**EXERCISE:**
Only the lines from the one containing "outer_frame();" down to the one containing "points = [vertex.co", inclusive, are to be quoted exactly.

**RECORDED INFORMATION:**
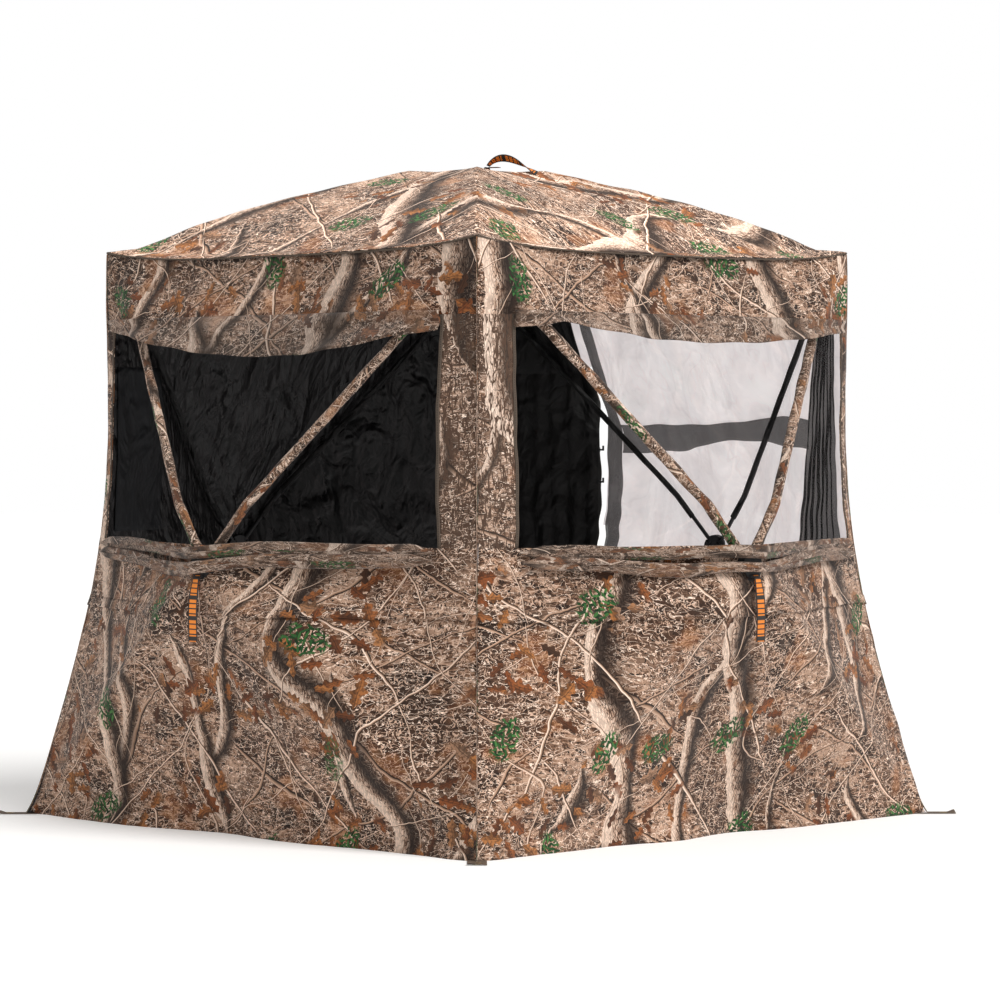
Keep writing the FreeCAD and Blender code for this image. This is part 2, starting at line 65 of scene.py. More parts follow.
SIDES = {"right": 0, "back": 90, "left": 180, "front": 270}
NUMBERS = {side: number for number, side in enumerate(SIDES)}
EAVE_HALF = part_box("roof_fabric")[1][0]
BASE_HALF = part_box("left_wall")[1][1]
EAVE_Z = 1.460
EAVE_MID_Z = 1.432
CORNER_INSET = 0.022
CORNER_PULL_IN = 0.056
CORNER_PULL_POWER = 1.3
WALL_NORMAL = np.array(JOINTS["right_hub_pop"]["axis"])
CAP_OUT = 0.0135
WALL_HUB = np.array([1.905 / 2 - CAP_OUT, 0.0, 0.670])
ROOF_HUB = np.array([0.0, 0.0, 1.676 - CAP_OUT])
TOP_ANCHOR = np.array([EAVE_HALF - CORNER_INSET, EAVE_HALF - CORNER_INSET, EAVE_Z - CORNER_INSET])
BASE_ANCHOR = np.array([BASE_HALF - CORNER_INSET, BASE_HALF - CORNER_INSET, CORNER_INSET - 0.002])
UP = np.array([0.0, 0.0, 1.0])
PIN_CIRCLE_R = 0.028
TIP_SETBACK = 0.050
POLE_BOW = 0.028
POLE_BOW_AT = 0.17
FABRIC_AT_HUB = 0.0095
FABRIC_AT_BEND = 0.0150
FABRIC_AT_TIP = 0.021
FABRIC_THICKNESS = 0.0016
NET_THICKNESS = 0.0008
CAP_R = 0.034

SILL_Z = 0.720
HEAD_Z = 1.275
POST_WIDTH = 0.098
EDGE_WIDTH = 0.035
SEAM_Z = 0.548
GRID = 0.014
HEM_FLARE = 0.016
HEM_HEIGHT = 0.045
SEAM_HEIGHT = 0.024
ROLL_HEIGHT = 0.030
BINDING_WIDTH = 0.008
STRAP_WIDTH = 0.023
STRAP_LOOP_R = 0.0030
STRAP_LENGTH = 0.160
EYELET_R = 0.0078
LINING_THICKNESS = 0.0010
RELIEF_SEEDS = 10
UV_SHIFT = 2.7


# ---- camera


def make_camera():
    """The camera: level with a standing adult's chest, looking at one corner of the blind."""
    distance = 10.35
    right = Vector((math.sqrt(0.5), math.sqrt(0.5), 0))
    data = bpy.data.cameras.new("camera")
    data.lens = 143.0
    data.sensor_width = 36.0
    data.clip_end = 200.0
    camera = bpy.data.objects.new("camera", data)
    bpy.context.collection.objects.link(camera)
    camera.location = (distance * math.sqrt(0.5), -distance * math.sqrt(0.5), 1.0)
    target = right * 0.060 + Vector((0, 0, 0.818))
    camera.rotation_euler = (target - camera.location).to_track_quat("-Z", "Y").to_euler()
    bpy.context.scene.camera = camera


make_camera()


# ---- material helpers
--
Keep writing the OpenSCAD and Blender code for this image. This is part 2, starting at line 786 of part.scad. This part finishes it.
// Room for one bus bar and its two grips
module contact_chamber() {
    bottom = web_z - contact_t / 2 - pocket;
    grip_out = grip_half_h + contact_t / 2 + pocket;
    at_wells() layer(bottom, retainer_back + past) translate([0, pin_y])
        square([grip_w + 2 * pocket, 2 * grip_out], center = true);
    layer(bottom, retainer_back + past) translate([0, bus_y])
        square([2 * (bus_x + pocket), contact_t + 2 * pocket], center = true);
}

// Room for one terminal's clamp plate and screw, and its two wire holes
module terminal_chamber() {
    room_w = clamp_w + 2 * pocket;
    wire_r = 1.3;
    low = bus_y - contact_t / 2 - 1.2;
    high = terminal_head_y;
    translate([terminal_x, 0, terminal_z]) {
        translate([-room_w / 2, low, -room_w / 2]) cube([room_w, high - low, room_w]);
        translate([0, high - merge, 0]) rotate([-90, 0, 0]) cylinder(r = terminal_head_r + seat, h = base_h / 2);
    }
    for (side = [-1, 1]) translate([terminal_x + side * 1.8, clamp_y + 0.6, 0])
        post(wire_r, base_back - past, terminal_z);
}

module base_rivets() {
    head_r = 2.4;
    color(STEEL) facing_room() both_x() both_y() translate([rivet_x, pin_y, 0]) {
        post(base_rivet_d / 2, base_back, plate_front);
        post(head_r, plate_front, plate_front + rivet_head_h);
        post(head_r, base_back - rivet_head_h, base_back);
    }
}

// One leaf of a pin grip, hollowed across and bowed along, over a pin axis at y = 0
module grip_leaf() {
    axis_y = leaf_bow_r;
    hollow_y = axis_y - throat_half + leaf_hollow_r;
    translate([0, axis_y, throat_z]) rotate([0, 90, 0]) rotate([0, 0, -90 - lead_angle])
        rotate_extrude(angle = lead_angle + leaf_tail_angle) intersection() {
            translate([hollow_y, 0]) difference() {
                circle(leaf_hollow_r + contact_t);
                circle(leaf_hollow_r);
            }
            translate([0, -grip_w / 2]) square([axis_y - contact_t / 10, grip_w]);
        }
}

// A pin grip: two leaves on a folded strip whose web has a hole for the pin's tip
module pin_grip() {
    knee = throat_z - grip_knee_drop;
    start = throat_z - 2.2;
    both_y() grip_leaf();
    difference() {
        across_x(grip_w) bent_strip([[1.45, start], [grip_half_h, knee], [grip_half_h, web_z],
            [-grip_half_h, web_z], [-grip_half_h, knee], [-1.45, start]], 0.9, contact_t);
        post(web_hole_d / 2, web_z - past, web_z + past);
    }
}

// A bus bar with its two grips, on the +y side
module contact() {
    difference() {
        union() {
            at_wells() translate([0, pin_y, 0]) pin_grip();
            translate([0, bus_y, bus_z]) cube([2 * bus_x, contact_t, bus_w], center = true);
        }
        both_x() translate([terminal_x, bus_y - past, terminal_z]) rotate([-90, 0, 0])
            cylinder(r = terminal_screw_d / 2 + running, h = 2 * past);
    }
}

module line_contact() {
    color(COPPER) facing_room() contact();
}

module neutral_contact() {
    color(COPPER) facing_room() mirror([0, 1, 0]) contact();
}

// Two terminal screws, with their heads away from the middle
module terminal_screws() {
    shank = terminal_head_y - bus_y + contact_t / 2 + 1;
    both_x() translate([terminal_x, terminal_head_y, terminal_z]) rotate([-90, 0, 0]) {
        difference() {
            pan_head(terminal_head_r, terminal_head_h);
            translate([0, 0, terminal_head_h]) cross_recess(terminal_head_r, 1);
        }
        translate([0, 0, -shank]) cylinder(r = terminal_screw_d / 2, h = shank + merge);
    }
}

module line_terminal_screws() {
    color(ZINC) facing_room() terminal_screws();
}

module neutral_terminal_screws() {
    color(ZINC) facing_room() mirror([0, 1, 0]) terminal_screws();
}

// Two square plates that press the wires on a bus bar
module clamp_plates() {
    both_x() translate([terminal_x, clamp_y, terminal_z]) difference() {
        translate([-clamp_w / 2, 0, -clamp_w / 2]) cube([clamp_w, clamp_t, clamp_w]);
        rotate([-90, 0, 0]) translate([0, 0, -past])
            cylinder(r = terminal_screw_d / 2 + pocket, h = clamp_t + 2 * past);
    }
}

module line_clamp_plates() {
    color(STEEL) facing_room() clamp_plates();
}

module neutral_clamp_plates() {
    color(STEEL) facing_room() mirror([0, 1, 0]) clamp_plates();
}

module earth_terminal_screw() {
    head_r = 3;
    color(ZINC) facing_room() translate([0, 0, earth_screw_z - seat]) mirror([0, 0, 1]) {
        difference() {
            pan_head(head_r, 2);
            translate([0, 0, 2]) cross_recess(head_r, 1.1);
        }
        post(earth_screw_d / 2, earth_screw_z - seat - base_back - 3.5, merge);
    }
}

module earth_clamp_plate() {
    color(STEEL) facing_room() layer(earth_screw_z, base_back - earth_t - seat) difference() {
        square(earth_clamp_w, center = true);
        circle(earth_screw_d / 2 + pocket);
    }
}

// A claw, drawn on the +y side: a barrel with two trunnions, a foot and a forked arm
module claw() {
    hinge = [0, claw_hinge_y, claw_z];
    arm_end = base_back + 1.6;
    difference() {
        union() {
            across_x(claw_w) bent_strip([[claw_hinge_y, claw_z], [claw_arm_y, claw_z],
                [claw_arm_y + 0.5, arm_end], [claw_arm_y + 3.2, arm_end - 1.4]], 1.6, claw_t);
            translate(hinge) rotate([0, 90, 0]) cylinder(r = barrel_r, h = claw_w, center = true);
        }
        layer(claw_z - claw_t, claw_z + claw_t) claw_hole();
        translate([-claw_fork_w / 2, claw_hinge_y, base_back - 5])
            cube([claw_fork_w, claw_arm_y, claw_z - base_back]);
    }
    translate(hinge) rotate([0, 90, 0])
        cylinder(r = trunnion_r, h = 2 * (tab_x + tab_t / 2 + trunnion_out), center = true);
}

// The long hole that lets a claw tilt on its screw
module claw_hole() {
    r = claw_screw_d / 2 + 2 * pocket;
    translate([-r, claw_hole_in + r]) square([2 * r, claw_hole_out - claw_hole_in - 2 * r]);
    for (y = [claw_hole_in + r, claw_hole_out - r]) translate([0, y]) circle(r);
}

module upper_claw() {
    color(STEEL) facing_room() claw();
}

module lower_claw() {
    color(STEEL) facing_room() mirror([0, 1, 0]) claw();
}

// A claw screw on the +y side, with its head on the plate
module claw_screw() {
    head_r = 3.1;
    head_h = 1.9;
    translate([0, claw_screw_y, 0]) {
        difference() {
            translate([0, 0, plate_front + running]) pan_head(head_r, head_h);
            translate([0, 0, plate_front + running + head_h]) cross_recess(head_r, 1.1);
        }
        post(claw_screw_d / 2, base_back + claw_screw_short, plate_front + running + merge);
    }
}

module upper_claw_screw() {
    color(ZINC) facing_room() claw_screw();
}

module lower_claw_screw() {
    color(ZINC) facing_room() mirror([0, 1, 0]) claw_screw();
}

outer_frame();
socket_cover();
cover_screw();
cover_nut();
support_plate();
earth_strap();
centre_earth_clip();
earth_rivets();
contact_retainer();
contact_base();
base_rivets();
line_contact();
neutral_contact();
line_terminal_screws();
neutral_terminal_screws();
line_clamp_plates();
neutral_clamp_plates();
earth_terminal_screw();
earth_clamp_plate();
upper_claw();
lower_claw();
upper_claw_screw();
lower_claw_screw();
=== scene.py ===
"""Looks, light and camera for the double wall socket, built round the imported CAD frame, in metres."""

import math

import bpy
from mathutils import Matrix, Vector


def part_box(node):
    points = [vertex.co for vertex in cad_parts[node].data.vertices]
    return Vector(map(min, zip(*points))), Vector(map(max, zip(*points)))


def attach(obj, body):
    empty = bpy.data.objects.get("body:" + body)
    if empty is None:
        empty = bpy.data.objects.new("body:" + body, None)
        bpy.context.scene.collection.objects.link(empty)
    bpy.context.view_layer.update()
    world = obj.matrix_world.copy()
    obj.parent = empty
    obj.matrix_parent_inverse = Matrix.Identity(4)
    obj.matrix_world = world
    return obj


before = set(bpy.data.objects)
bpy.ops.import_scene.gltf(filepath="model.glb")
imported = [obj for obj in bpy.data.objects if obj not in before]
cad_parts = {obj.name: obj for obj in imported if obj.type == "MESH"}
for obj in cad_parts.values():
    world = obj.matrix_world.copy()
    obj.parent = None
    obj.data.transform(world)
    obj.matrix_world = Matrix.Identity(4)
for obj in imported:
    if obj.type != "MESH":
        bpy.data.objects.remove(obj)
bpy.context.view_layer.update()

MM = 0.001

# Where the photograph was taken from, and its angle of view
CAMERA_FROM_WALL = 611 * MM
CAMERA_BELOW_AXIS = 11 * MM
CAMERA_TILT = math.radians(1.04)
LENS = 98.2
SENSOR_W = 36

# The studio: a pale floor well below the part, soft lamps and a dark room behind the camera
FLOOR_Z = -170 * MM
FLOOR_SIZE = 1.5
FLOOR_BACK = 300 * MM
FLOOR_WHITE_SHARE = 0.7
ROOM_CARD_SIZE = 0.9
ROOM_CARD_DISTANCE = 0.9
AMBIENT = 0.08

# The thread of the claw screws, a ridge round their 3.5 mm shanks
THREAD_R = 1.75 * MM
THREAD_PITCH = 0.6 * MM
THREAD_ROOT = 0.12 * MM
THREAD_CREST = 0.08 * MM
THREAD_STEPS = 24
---
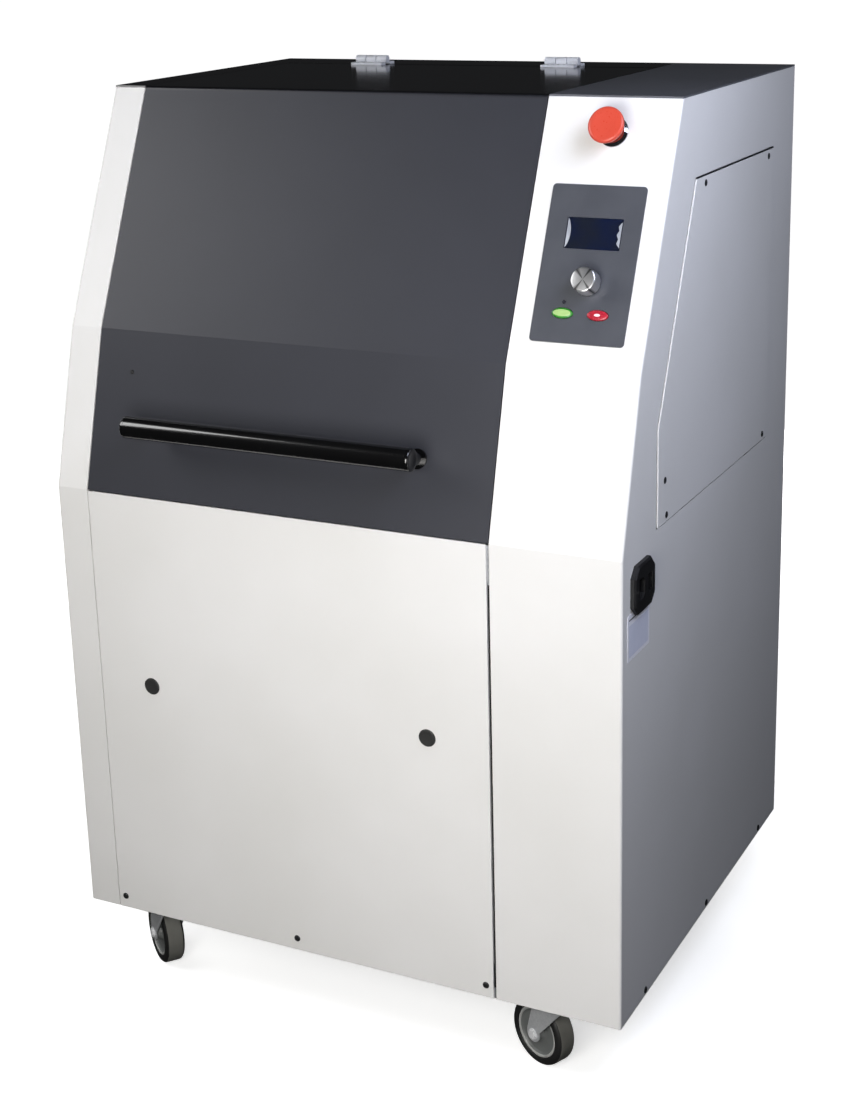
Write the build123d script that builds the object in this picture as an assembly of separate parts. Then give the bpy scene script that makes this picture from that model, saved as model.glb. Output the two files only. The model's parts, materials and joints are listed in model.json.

**WRITTEN ANSWER:**
outer_frame();
socket_cover();
cover_screw();
cover_nut();
support_plate();
earth_strap();
centre_earth_clip();
earth_rivets();
contact_retainer();
contact_base();
base_rivets();
line_contact();
neutral_contact();
line_terminal_screws();
neutral_terminal_screws();
line_clamp_plates();
neutral_clamp_plates();
earth_terminal_screw();
earth_clamp_plate();
upper_claw();
lower_claw();
upper_claw_screw();
lower_claw_screw();
=== scene.py ===
"""Looks, light and camera for the double wall socket, built round the imported CAD frame, in metres."""

import math

import bpy
from mathutils import Matrix, Vector


def part_box(node):
    points = [vertex.co for vertex in cad_parts[node].data.vertices]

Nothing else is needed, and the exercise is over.